If you’re skeptical that the words even matter, that’s a completely normal place to start. You don’t need full belief for a practice like this to be worth trying—start with something modest, like “I’m open to feeling calmer,” and let your experience with it build from there.
It also helps to notice what happens in your body when you say a calming phrase, even a small shift. Maybe your shoulders drop half an inch. Maybe your exhale gets a little longer. Those tiny physical signals are worth paying attention to—they’re often the first sign that the words are doing something, even before your thoughts fully catch up.
Use Triggers to Remember
One of the easiest ways to build a habit is to attach it to something that already happens regularly. A few ideas:
- Set a phone reminder for a predictably stressful time of day, like a 3 PM slump or the school pickup rush.

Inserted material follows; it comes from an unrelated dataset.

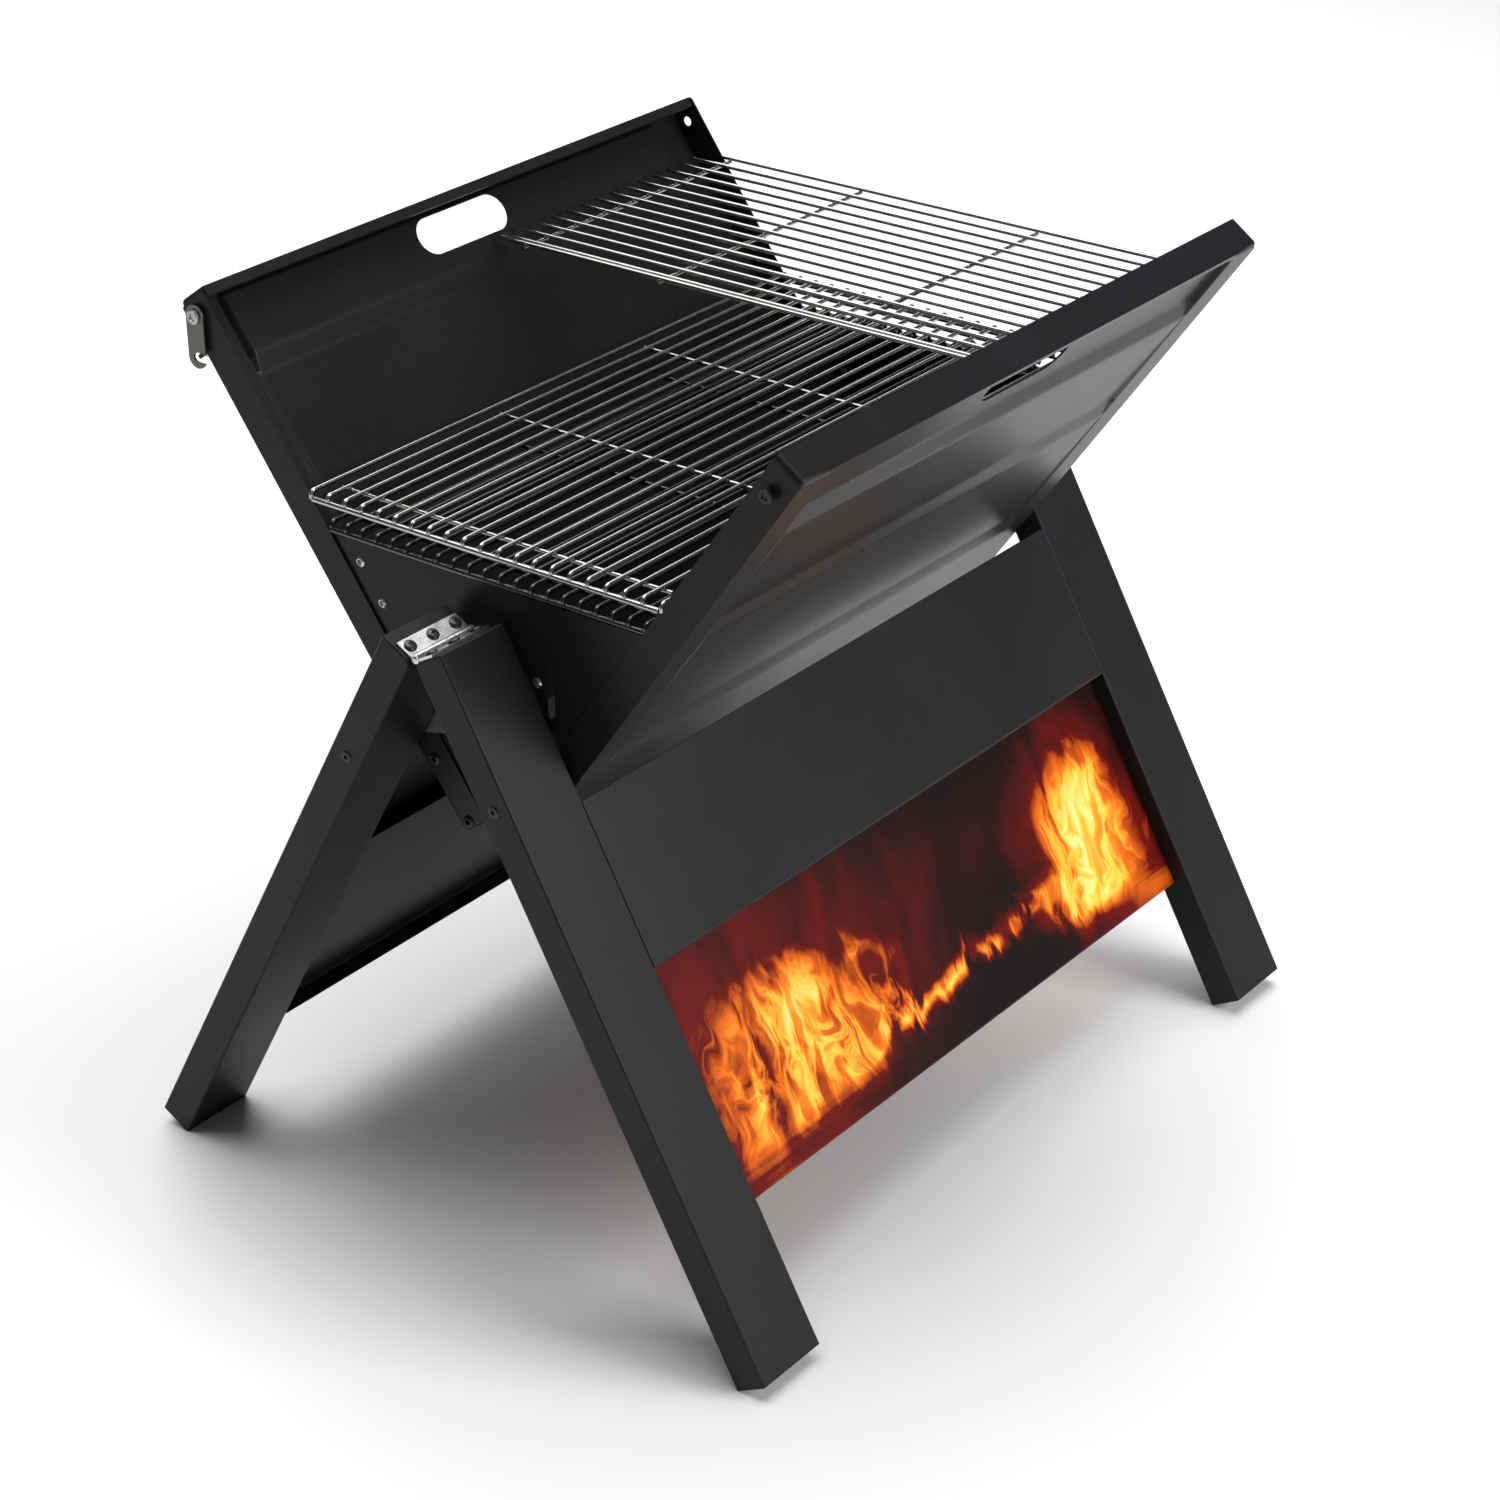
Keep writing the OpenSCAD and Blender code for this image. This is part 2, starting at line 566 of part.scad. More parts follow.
// Rods along Y over the right half, the two nearest the middle close
// together, on four wires along X. The last rod is shorter and rests on the
// pans' end walls
module warming_grate() {
    half = vee(warm_z - rod_r, warm_n);
    near = bar_x - floor(warm_share * 2 * bar_x / warm_pitch) * warm_pitch;
    color("#c4c4c8") {
        for (x = [near : warm_pitch : bar_x - 1]) rod_y(x, half, warm_z, rod_r);
        rod_y(near - warm_pair, half, warm_z, rod_r);
        rod_y(bar_x, vee(warm_z - rod_r, lip_n - fit), warm_z, rod_r);
        for (y = [-warm_wires[1], -warm_wires[0], warm_wires[0], warm_wires[1]])
            rod_x(near - warm_pair - 3, bar_x, y * half, warm_z - 2 * rod_r + weld, rod_r);
    }
}

rear_leg_left();
rear_leg_right();
front_leg_left();
front_leg_right();
rear_foot_caps();
front_foot_caps();
rear_apron();
front_apron();
rear_panel();
front_panel();
rear_hinge_leaves();
front_hinge_leaves();
hinge_pins();
rear_hinge_screws();
front_hinge_screws();
rear_pivot_bolts();
front_pivot_bolts();
rear_pivot_nuts();
front_pivot_nuts();
rear_spacers();
front_spacers();
stay_studs();
stay_left();
stay_right();
rear_pan();
front_pan();
rear_pan_rivets();
front_pan_rivets();
bottom_hinge_rear();
bottom_hinge_front();
bottom_hinge_pin();
latch_strap();
latch_screw();
catch_stud();
wing_stud();
wing_nut();
charcoal_tray();
end_plate_left();
end_plate_right();
tray_rivets();
charcoal_grate();
cooking_grate();
warming_grate();
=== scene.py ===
import json
import math

import bmesh
import bpy
from mathutils import Matrix, Vector


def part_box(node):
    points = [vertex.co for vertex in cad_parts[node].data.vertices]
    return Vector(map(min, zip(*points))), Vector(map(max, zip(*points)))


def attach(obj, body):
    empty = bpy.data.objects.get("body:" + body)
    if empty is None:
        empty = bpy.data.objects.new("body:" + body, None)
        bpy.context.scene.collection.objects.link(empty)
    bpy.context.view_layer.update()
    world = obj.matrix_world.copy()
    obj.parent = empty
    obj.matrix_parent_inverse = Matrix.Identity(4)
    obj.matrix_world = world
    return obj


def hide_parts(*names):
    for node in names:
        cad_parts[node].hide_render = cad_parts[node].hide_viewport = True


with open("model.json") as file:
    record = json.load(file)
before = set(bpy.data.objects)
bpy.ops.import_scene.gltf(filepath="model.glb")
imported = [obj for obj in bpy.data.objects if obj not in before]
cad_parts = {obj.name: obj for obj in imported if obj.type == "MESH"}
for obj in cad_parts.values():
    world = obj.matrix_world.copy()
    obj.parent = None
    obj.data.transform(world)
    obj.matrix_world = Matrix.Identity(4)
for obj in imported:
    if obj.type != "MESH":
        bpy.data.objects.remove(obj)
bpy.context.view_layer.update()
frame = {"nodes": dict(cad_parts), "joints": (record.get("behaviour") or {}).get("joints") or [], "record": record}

bl_info = {
    "name": "Folding camp grill",
    "version": (1, 0, 0),
    "blender": (4, 5, 0),
    "location": "View3D > Sidebar > Grill",
    "description": "Builds the pressed pans, legs, hinges, grates and fittings of a folding charcoal grill",
    "category": "Add Mesh",
}

# ---- The frame ---------------------------------------------------------------
# Shapes are drawn in millimetres, in the coordinates of the part that they
# belong to, and then placed in the frame's metres.
RECORD = frame["record"]
JOINTS = {joint["name"]: joint for joint in frame["joints"]}
RATIOS = {pair["joint"]: pair["ratio"] for pair in RECORD["behaviour"]["couplings"]}
BODY_OF = {node: body for body, nodes in RECORD["behaviour"]["bodies"].items() for node in nodes}

MM = 0.001
FOLD = JOINTS["leg_fold"]["range_deg"][1]
LEG_TILT = math.radians(FOLD / 2)
PAN_TILT = math.radians(RATIOS["rear_pan_fold"] * FOLD - FOLD / 2)
HINGE_Z = JOINTS["leg_fold"]["pos_m"][2] / MM
TROUGH_Z = sum(corner.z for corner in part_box("bottom_hinge_pin")) / 2 / MM

UPRIGHT = Matrix.Scale(MM, 4)
OTHER_END = Matrix.Scale(-1, 4, (1, 0, 0))
OTHER_SIDE = Matrix.Scale(-1, 4, (0, 1, 0))


def tilted(height, angle):
    """Coordinates along X, outwards and upwards of a part that leans from a line along X."""
    return UPRIGHT @ Matrix.Translation((0, 0, height)) @ Matrix.Rotation(angle, 4, "X")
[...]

- Write a short phrase somewhere you’ll actually see it—the coffee maker, the car dashboard, the edge of your laptop screen.
- Use a specific sound or action as a cue, like putting your keys down at the end of the workday, and pair it with one calming phrase before you move on to the next thing.
None of this needs to be elaborate. The point of a trigger is just to interrupt autopilot for a few seconds, long enough to choose a calmer response instead of reacting on reflex.
Calm Is a Practice, Not Perfection
Some days, these affirmations for calmness will feel like exactly what you needed. Other days, they’ll feel like background noise, and that’s normal too. The goal isn’t to erase stress entirely—it’s to build a relationship with calm that you can return to, again and again, one breath and one phrase at a time. Pick one or two from the lists above that genuinely resonate, keep them somewhere visible, and give the practice a few weeks before deciding whether it’s working for you.